One option gaining favor is livestreaming services. Christopher James, external communications specialist for Service Corporation International, which owns Chattanooga Funeral Homes, said the company is "exploring technology alternatives, where available, to stream services online, which will aid in reducing the number of people at a service."
Cox said Lane Funeral Home is offering similar livestreaming, free of charge, to friends and family who can't attend a service due to crowd size restrictions.
"Most of the time, it's used for family that lives out of town or a service member overseas who can't get home," he said. Now, "we're doing whatever we can to make it easy for families to have the celebration of life they want, without an added financial burden."
McLeod said he's grateful for the option of livestreaming — his church is using the technology for Sunday services — but "texting and calling and FaceTime, that's not the same as being able to sit down with [families] and offer support."
Part of the challenge for funeral directors is the moving target of compliance.
On March 15, the CDC issued new guidance for mass gatherings recommending that for eight weeks, until May 10, all events consisting of 50 or more people be canceled or postponed. The next day, the White House released "The President's Coronavirus Guidelines for America — 15 Days To Slow the Spread." Those guidelines stated that people should "avoid social gatherings in groups of more than 10 people" for the next 15 days, until March 31.
In a message to members, the National Funeral Directors Association noted, "It would appear this would impact funerals/viewings in that they would be limited — perhaps to immediate family only — for the next 15 days. After this 15-day period concludes, the restrictions would continue with the CDC's eight-week limitations on mass gatherings."
If cities or states are also restricting public gatherings, "these restrictions take precedence," the association said.
Chattanooga National Cemetery is following federal protocols during the coronavirus threat. Administrative officer William Sachse said several families have either postponed services or opted for "direct burial," which means the body was interred without a committal service or military honors and with no more than 10 family members present.

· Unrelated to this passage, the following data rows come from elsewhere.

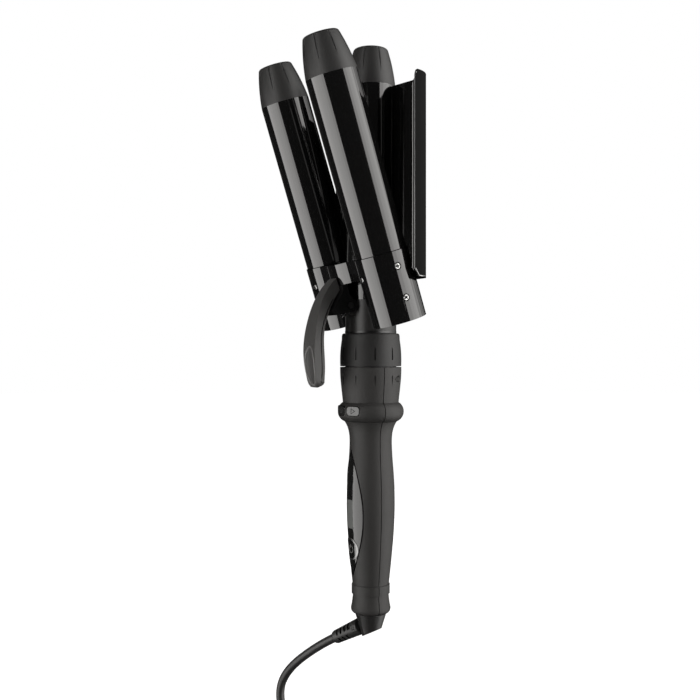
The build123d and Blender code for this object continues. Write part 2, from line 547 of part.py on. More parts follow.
with BuildPart() as waver_plate:
    with BuildSketch(Plane.XY.offset(PLATE_LOW)):
        for side in (1, -1):
            add(wing_sketch(side, 0, PLATE_THICK, PLATE_EDGE))
        Circle(SOCKET_R + 0.15, mode=Mode.SUBTRACT)
    extrude(amount=CENTRE_SEAM_Z - PLATE_LOW)
    with BuildSketch(Plane.XY.offset(CENTRE_SEAM_Z)):
        for side in (1, -1):
            add(wing_sketch(side, 0, PLATE_THICK, PLATE_EDGE))
        Circle(BARREL_R)
        Circle(BARREL_BORE, mode=Mode.SUBTRACT)
    extrude(amount=PLATE_TOP - CENTRE_SEAM_Z)
    with BuildSketch(Plane.XY.offset(PLATE_TOP)):
        Circle(BARREL_R)
        Circle(BARREL_BORE, mode=Mode.SUBTRACT)
    extrude(amount=CENTRE_TOP_Z - PLATE_TOP)
    with BuildSketch(Plane.XY.offset(CENTRE_SEAM_Z)):
        Circle(SPIGOT_R)
        Circle(BARREL_BORE, mode=Mode.SUBTRACT)
    extrude(amount=-SPIGOT_LENGTH)
    # blind bosses for the rear cover's screws
    with BuildSketch(Plane.XZ.offset(-BOSS_START_Y)):
        with Locations(*COVER_SCREWS):
            Circle(BOSS_R)
    extrude(amount=BOSS_START_Y - BOSS_END_Y)
    with BuildSketch(Plane.XZ.offset(-BOSS_END_Y)):
        with Locations(*COVER_SCREWS):
            Circle(COVER_SCREW_R + SCREW_GAP)
    extrude(amount=BOSS_END_Y - BOSS_START_Y - 0.7, mode=Mode.SUBTRACT)
save(waver_plate, "waver_plate")

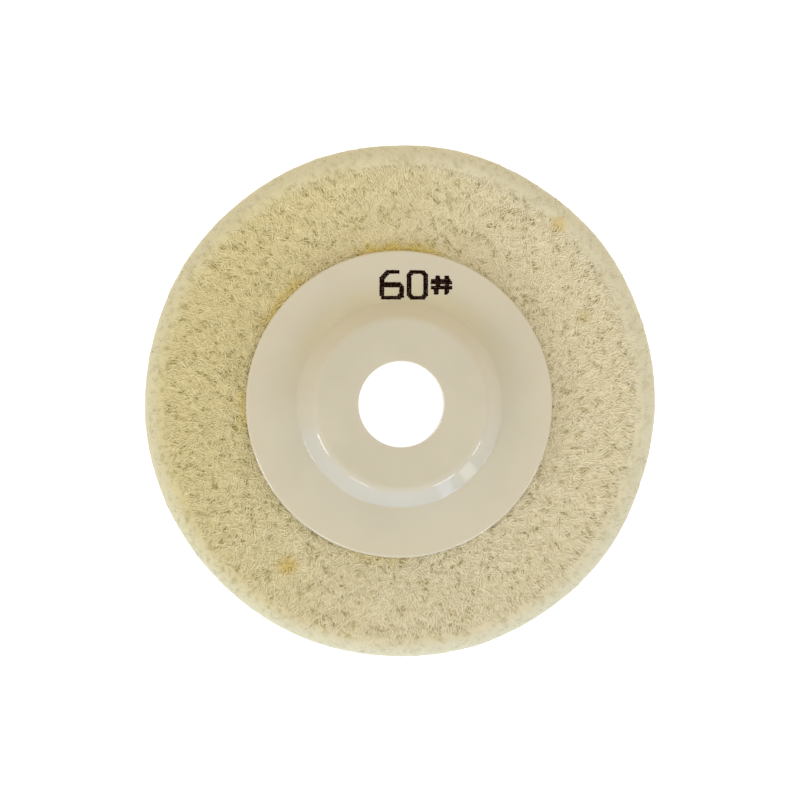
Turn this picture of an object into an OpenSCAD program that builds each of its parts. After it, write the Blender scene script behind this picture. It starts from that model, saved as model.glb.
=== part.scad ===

"We are offering to hold memorial services after the situation changes if the families want," Sachse said.
HEALTH AND SAFETY
The CDC has issued handling instructions to funeral directors for the final disposition of a body if the person is known to have died from COVID-19, the illness caused by the coronavirus. The body may still be buried or cremated, according to the family's wishes.
Although there is currently no known risk associated with being in the same room with the body of someone who has died of COVID-19, according to the CDC, the agency advises that people "should consider not touching the body," since researchers are still learning how the virus spreads.
For funeral directors, the more immediate concern is the mandate to thwart the community spread of the virus. Those efforts range from handling initial arrangements by phone or Skype, rather than meeting personally with the family, and maintaining stringent cleaning practices when families do come to the funeral home.
Cox said Lane is staggering visitations so that only one family will be using the building at any one time. The pens used for writing in the condolence book are continually changed out and sanitized. The main doors to the building are propped open so that there's no need to touch the handles to enter or leave.
Vanderwall said he has stationed an assistant at the condolence book to record visitors' names as they enter. He has posted signs reminding visitors to refrain from hugs and handshakes "due to the current health concerns."
"We're just trying to protect ourselves, protect our own families and somehow try to meet the needs of a grieving family," he said.